# "Later" as an adjective



## KnightMove

How would you translate the adjective "later" in Portuguese? Like "Bill Clinton, the later President of the USA, said in 1985..."


----------



## Outsider

KnightMove said:


> How would you translate the adjective "later" in Portuguese? Like "Bill Clinton, the later President of the USA, said in 1985..."

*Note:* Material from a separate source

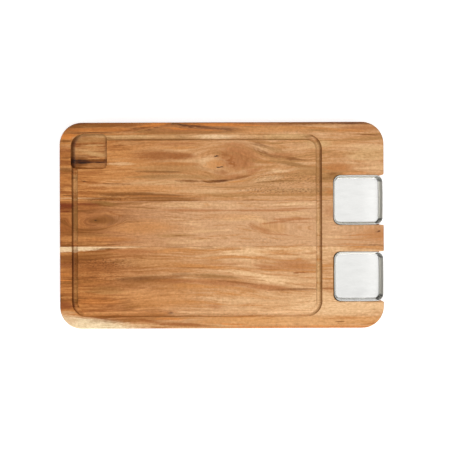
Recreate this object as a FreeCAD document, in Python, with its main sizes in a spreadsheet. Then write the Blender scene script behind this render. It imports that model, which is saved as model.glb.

 That doesn't sound quite right in English. Could you please rephrase it? Do you mean "previous president", "former president"...?


----------



## KnightMove

No... on the contrary, "subsequent president". But I believe this is a usual expression in English?!


----------



## Joca

KnightMove said:


> No... on the contrary, "subsequent president". But I believe this is a usual expression in English?!


 
Well, I seem to agree with Outsider. I have never heard/read of a "later" President. You could say, however: the late President, which means the former President. I don't think "late" and "subsequent" are interchangeable.

Now, doesn't subsequent mean "following" or "next"? In that case, I'd say the following President rather than the subsequent P.

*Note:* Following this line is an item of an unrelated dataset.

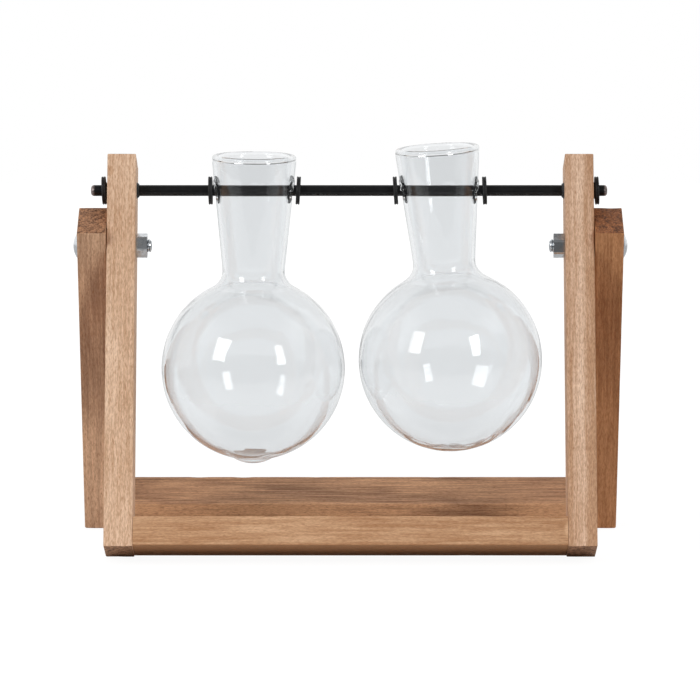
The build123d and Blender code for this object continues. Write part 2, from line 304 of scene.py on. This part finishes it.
def wood(name, lean, pale, dark, place, along_x=False, fleck=0.16, clouds=0.9, streaks=0.3, rings=0.1,
         ring_slant=0.0, patches=()):
    """The stain of one bar, its grain along the bar, which leans by an angle or lies along X.

    Each patch is a middle and reaches in the bar's own axes and how much darker it makes the bar, paler where
    below naught: some patches are stain, some painted shade or painted light.
    """
    material, tree = new_material(name)
    coordinates = add_node(tree, "ShaderNodeTexCoord").outputs
    turn = (radians(lean), 0, 0)
    own = add_node(tree, "ShaderNodeMapping", Vector=coordinates["Object"], Rotation=turn).outputs[0]
    facing = add_node(tree, "ShaderNodeMapping", {"vector_type": "VECTOR"}, Vector=coordinates["Normal"],
                      Rotation=turn).outputs[0]
    bar, face = split(tree, own), split(tree, facing)
    side, depth, grain = ("Z", "Y", "X") if along_x else ("X", "Y", "Z")
    fibre = add_node(tree, "ShaderNodeCombineXYZ", X=bar[side], Y=bar[depth], Z=bar[grain]).outputs[0]

    def layer(name):
        """One layer of noise, drawn out along the grain."""
        across, along, detail, roughness, shift, stretch = grain_layers[name]
        drawn = add_node(tree, "ShaderNodeMapping", Vector=fibre, Scale=(across, across, along),
                         Location=(place[0] + shift, place[1], place[2] - shift)).outputs[0]
        value = mottle(tree, drawn, 1.0, detail, Roughness=roughness)
        return ramp(tree, value, stretch) if stretch else value

    # Growth rings: waves of the distance from a heart beside the bar, bent by slow noise
    heart = add_node(tree, "ShaderNodeMapping", Vector=fibre, Rotation=(0, radians(ring_slant), 0),
                     Location=(heart_side + heart_step * place[0], heart_depth, 0)).outputs[0]
    radius = vector_calc(tree, "LENGTH", vector_calc(tree, "MULTIPLY", heart, (1, 1, 0)))
    bent = calc(tree, "MULTIPLY_ADD", layer("bend"), ring_bend, radius)
    ring = ramp(tree, calc(tree, "SINE", calc(tree, "MULTIPLY", bent, 2 * pi / ring_width)), ring_stretch)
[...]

In Portuguese, maybe "o Presidente seguinte" or "o Presidente subseqüente"?

JC


----------



## Vanda

"Bill Clinton, the _latter _President of the USA, said in 1985..."
It may be:
Bill Clinton, o penúltimo / o anterior presidente dos USA, ...
Or ...
Bill Clinton, o último presidente dos USA, .. (in this case the person you are talking to knows that he was the last before the present one).

I think you meant latter, right?


----------



## KnightMove

http://www.google.at/search?hl=de&q="the+later+president"&meta=

http://www.google.at/search?hl=de&q="the+later+king"&meta=

http://www.google.at/search?hl=de&q="the+later+pope"&meta=


----------



## souquemsabess

KnightMove said:


> http://www.google.at/search?hl=de&q="the+later+president"&meta=
> 
> http://www.google.at/search?hl=de&q="the+later+king"&meta=
> 
> http://www.google.at/search?hl=de&q="the+later+pope"&meta=


 
Eu apostaria no termo "recente"


----------



## Outsider

I see the word "later" be used in two different senses in those links:

1) The one who was previously...

2) The one who would become...​Which one are you looking for, KnightMove?


----------



## KnightMove

I'm looking for 2).


----------



## Outsider

Thank you for the clarification. I see now from the example in your original post that this is the only meaning which made sense, but as you see I was not the only one who had trouble understanding. 

You can say _o futuro presidente Clinton_.


----------



## Joca

Outsider said:


> Thank you for the clarification. I see now from the example in your original post that this is the only meaning which made sense, but as you see I was not the only one who had trouble understanding.
> 
> You can say _o futuro presidente Clinton_.


 
Good job, Outsider. But maybe you could add: "... o então futuro Presidente Clinton..."

JC


----------



## KnightMove

I believe that Outsider is right.

Thus, would "naquela época futuro carro de reconhecimento" be correct Portuguese for an at the specific time future reconnaissance vehice?


----------



## Outsider

Maybe. I'm a bit uneasy about that expression because I'm not completely sure what you wish to say with it. Can you give more context, or an explanation?


----------



## KnightMove

http://pt.wikipedia.org/wiki/Panzer_II - Image comment on the Panzer II L. The L was a reconnaissance tank built later in the war, when the "normal" Panzer II was already out of service.


----------



## Outsider

The translation they have is not very good. Better ones would be _carro de reconhecimento posterior_, _carro de reconhecimento mais tardio_, or, probably the best: just _modelo posterior_ or _modelo mais avançado_.


----------



## Dom Casmurro

Joca said:


> the late President, which means the former President.


----------



## KnightMove

Outsider said:


> The translation they have is not very good. Better ones would be _carro de reconhecimento posterior_, _carro de reconhecimento mais tardio_, or, probably the best: just _modelo posterior_ or _modelo mais avançado_.


 
It's me who wrote that. I was aware that it would not be correct Portuguese, but I expected to be understood and that someone would correct it, which wasn't the case (that's the reason I started this thread). The content however is important. The II L was a reconnaisance vehicle, not a battle tank like the former versions, and as you can see, it did not have too much in common with them. So your first suggestion might be the best.


----------



## Joca

KnightMove said:


> How would you translate the adjective "later" in Portuguese? Like "Bill Clinton, the later President of the USA, said in 1985..."


 
Ok, I was a bit confused, but I think I can see more clearly now .

I would say in this case, dropping the definite article (we don't need it in Portuguese here):

"Bill Clinton, futuro Presidente dos EUA, disse em 1985... "

Or in another version:

"Bill Clinton, mais tarde Presidente dos EUA, disse..."

Hope this helps.

JC


----------